The result of asking your questions, or making decisions from this attitude? Fear, indecision, hastiness, lack of certainty, maybe false certainty that gnaws at you. Even if you make the “right” decision, it feels more like luck, and your uncertainty may sabotage even the best steps in the “right” direciton.

Could you see how this might lead to ineffective decision-making, and heartburn? Oy!

Let’s look a little deeper behind the decision-making process. Why do we not know what to do? The lack of an answer reveals a distance in a relationship. If you were intimately acquainted with the subject, you wouldn’t have any questions. The first thing to then understand is that your lack of clarity coupled with a need to know is actually signalling a desire to have a more connected relationship with the source of the subject matter.

There are three steps necessary to having this more connected relationship in a way that gives you guidance for your next step.

* The first step that is necessary, is to see a deeper truth about yourself.

Using the example of my client in the hiring process, when she stopped and used the Remembrance to see herself more deeply, she realized that although she needed the support that filling the position would offer, it wasn’t as desparate a situation as she originally saw. She actually found strength and leadership in herself that she hadn’t seen before.

* The second necessary step, is to see a deeper truth about the options you are choosing from, each in turn.

Again, using the Remembrance, she saw that although the potential hire was a nice guy, and in some ways qualified, with high scores on the interview test, that he had a particular personality and way of being. Nothing wrong with it, but she looked and with the Remembrance she was able to see this clearly.

* The third necessary step, is to see what is the truth of the appropriate relationship between the two deeper truths of yourself, and the option.

When my client looked at what was the natural and appropriate relationship for the truth of the store and the truth of the potential employee, she saw that the appropriate relationship was not to have one, and she chose not to hire him.

The end result? She stepped into a stronger place of leadership with her business and with herself in that moment. She lost a bit of her fear of leadership, and this created a closer, more fulfilling relationship with her business, with her heart, and with the Divine. And she was able to take this next step in confidence, without the apprehension and nervousness that she had previously.

The most appropriate decision, and excellent results, arises out of a healthy relationship. And a healthy relationship arises out of the appropriate interaction of the deepest truths we can witness. The closer we are to witnessing the Divine in ourselves and in our options, the easier it is to discern the appropriate relationship between them, and to discern the next step.

Take the pressure off- don’t worry about the “right” answer. Instead, use the Remembrance to look closely at your heart, and at the essence of what you are deciding about, and let the truth of the appropriate relationship between the two arise.

Keys to Making the “Right” Decision

* If you’re not clear, you’re not clear. As I always say, if you don’t have clear guidance, don’t follow it. I learned as a paramedic that there are very few “true” emergencies- most decisions can wait longer than you think.
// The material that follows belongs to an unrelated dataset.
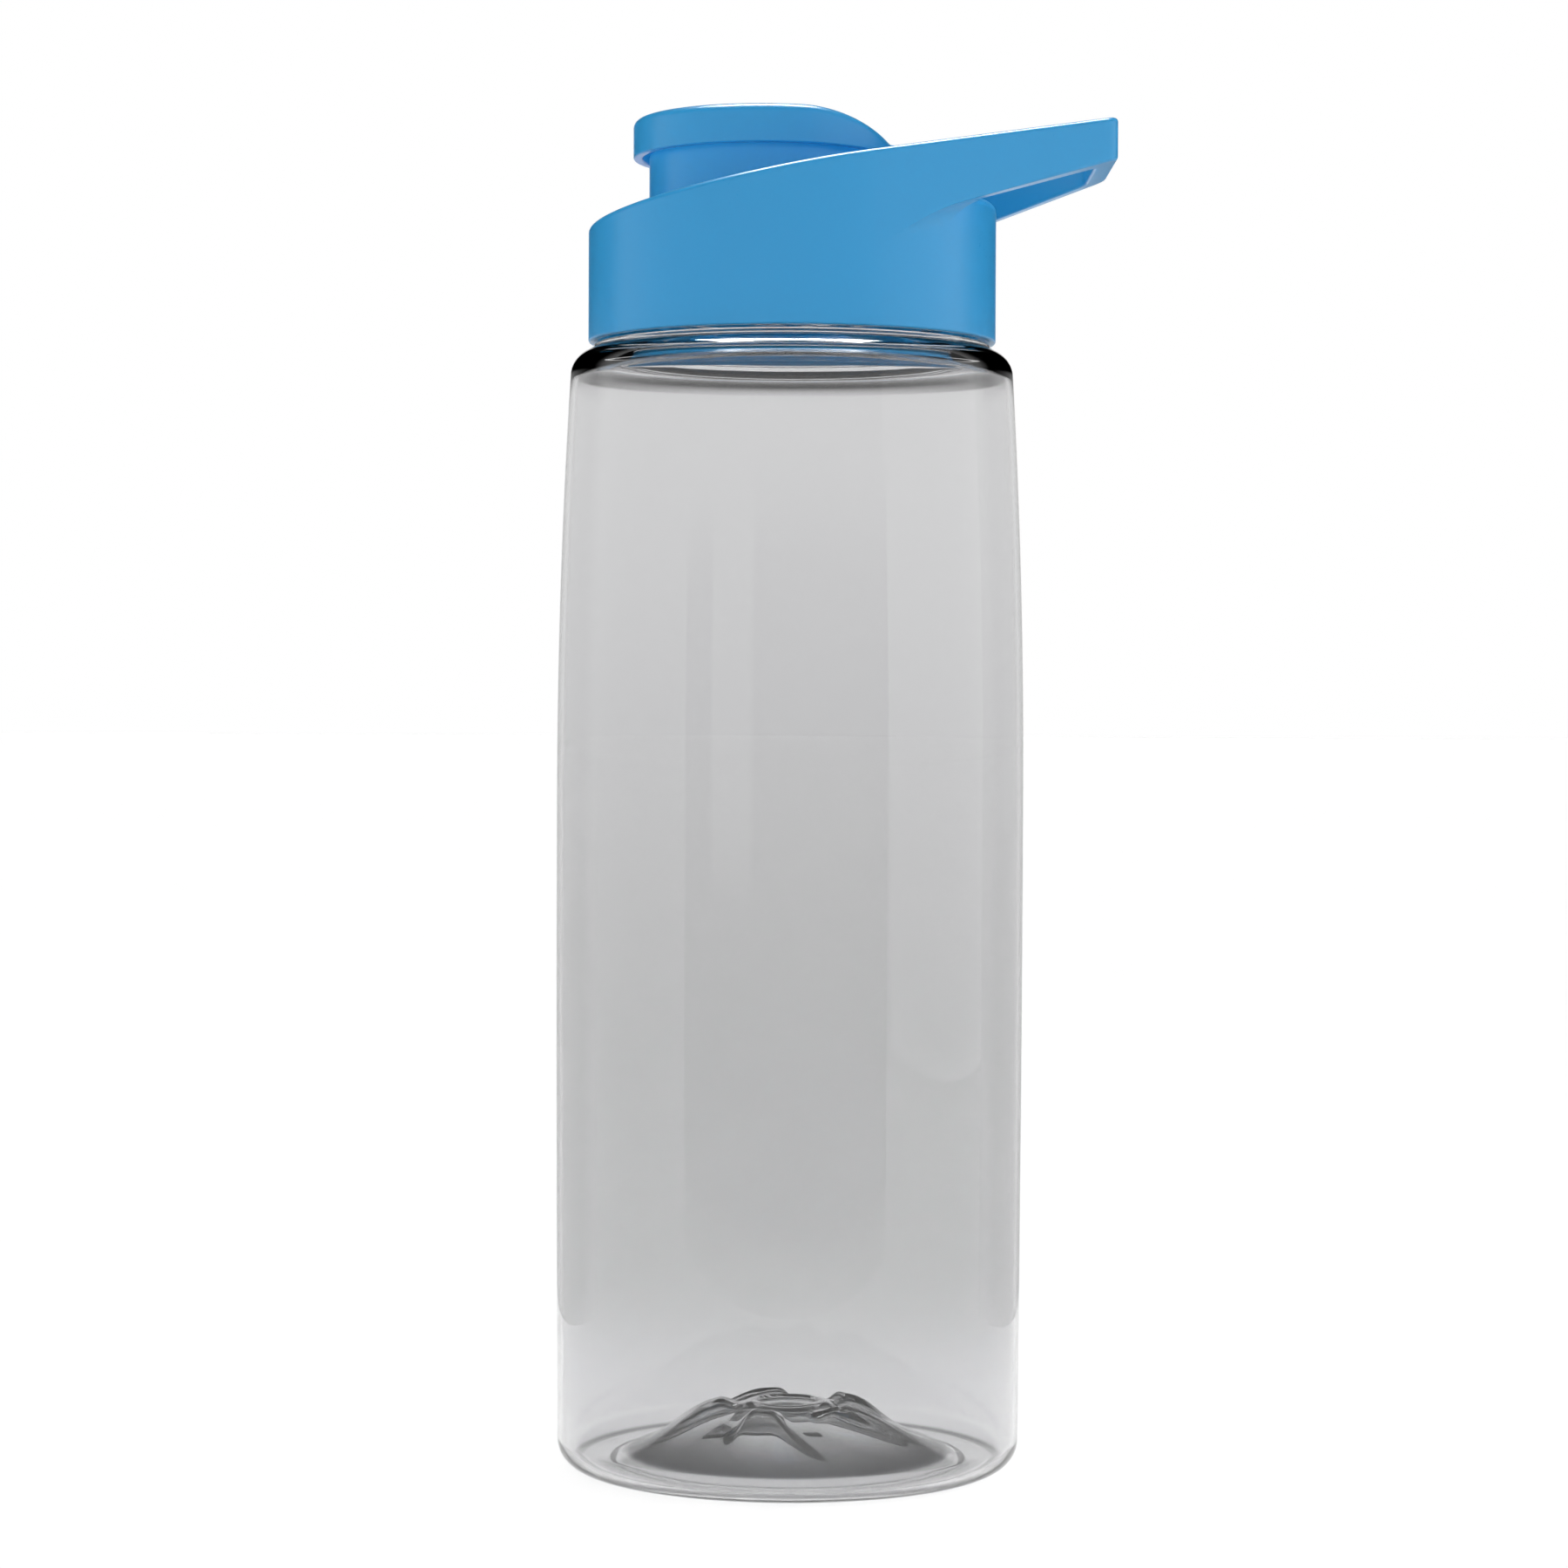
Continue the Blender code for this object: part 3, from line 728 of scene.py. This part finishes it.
def recess_outline(sizes):
    """Return the plan of the recess between the side walls, through to the loop's end."""
    steps_left = round((180 - HOLE_LEAD_DEGREES) * LID_STEPS / 360)
    around = arc((0.0, 0.0), RECESS_RADIUS, 180, HOLE_LEAD_DEGREES, steps_left)[1:]
    lead = Vector(around[-1])
    passing = Vector(arc((0.0, 0.0), sizes.skirt_radius, HOLE_PASS_DEGREES, 0, 1)[0])
    slope = (passing.y - lead.y) / (passing.x - lead.x)
    slant = math.atan(slope)
    corner_x = HOLE_END_X - HOLE_CORNER
    corner_y = passing.y + slope * (corner_x - passing.x) - HOLE_CORNER / math.cos(slant)
    corner = arc((corner_x, corner_y), HOLE_CORNER, 90 + math.degrees(slant), 0, 8)
    return [(-RECESS_RADIUS, 0.0)] + mirrored(around + [tuple(passing)] + corner)


def lug_outline():
    """Return a hinge lug's side view, with a round top about the hinge axis."""
    top = arc((HINGE_X, HINGE_Z), LUG_RADIUS, 0, 180, 20)
    return [(HINGE_X + LUG_RADIUS, LUG_FOOT_Z)] + top + [(HINGE_X - LUG_RADIUS, LUG_FOOT_Z)]


def loop_underside(x):
    """Return the height of the carry loop's lower face."""
    return LOOP_FOOT_Z + LOOP_SLOPE * (x - LOOP_FOOT_X)


def pin_hole_outline():
    """Return the side view of the hinge pin's hole."""
    return [(HINGE_X + x, HINGE_Z + z) for x, z in circle(PIN_HOLE_RADIUS, steps=32)]


def reach(place, center_x=0.0):
    """Return a place's distance from the bottle's axis, or from another upright one."""
    return math.hypot(place.x - center_x, place.y)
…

Give yourself the time to make a decision properly. It will be far more efficient in the end to give yourself the time you need, than it will be to make a hasty decision and then clean up the mess afterwards.

* Get specific. A question like “What should I do with my career?” is far too general to get good, specific answers. Look at the options in front of you, and spend time in Remembrance to discover the relationship between you and the next step. Long-term vision is good, but it doesn’t always help with immediate decisions, because sometimes we make choices that seem to lead us away from our vision, when in fact it’s a shortcut.

For instance, if your heart tells you to spend more time in an organization when you know you want to be out on your own, perhaps there are skills to learn, and resources to accumulate that will help you be successful on your own more quickly when you get there.

* Be creative. Sometimes the choice our heart wants to be in relationship with isn’t part of the multiple-choice line-up we’ve presented. Make sure you have at least five options to choose from when you get really stuck.